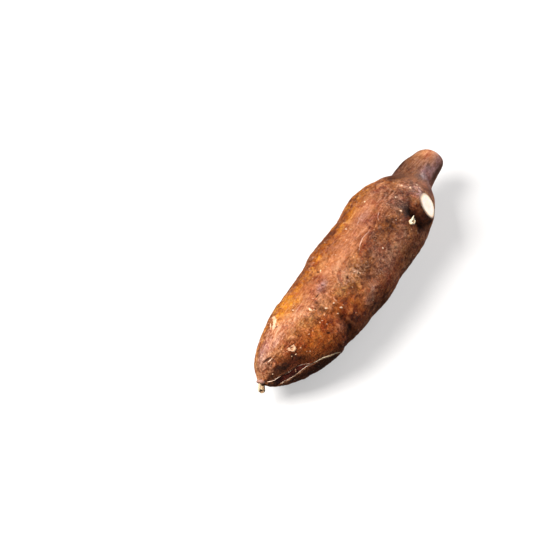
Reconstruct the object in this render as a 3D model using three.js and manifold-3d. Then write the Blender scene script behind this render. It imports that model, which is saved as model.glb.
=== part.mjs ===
// A cassava root, pulled and trimmed: one grown piece, lying on its belly.
// Millimetres, +Z up. X runs from the tail (-X) to the neck (+X), where the root left its stem.
// The belly rests on Z = 0, and the origin is the centre of the root's footprint box.

import * as THREE from "three";
import { mergeVertices } from "three/addons/utils/BufferGeometryUtils.js";
import Module from "manifold-3d";

const wasm = await Module();
wasm.setup();

// Driving dimensions.
const BODY_LENGTH = 234;
// The origin's place, from the nose and from the line that the stations below are measured from.
const TAIL_TO_ORIGIN = 114.9;
const SIDE_TO_ORIGIN = 0.15;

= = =

Repeat every line of the material exactly as given.

- Answer to the exercise
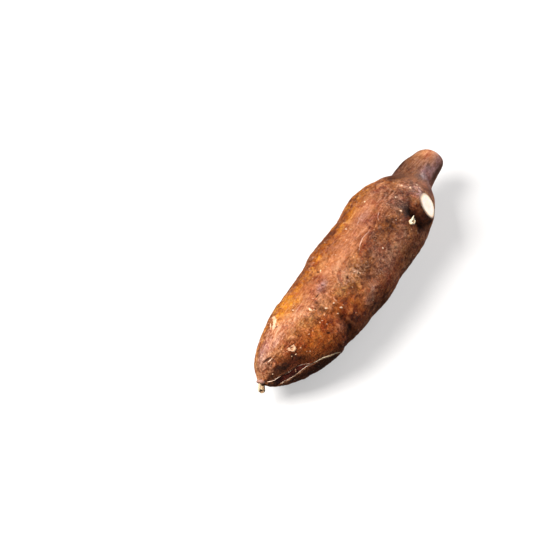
Reconstruct the object in this render as a 3D model using three.js and manifold-3d. Then write the Blender scene script behind this render. It imports that model, which is saved as model.glb.
=== part.mjs ===
// A cassava root, pulled and trimmed: one grown piece, lying on its belly.
// Millimetres, +Z up. X runs from the tail (-X) to the neck (+X), where the root left its stem.
// The belly rests on Z = 0, and the origin is the centre of the root's footprint box.

import * as THREE from "three";
import { mergeVertices } from "three/addons/utils/BufferGeometryUtils.js";
import Module from "manifold-3d";

const wasm = await Module();
wasm.setup();

// Driving dimensions.
const BODY_LENGTH = 234;
// The origin's place, from the nose and from the line that the stations below are measured from.
const TAIL_TO_ORIGIN = 114.9;
const SIDE_TO_ORIGIN = 0.15;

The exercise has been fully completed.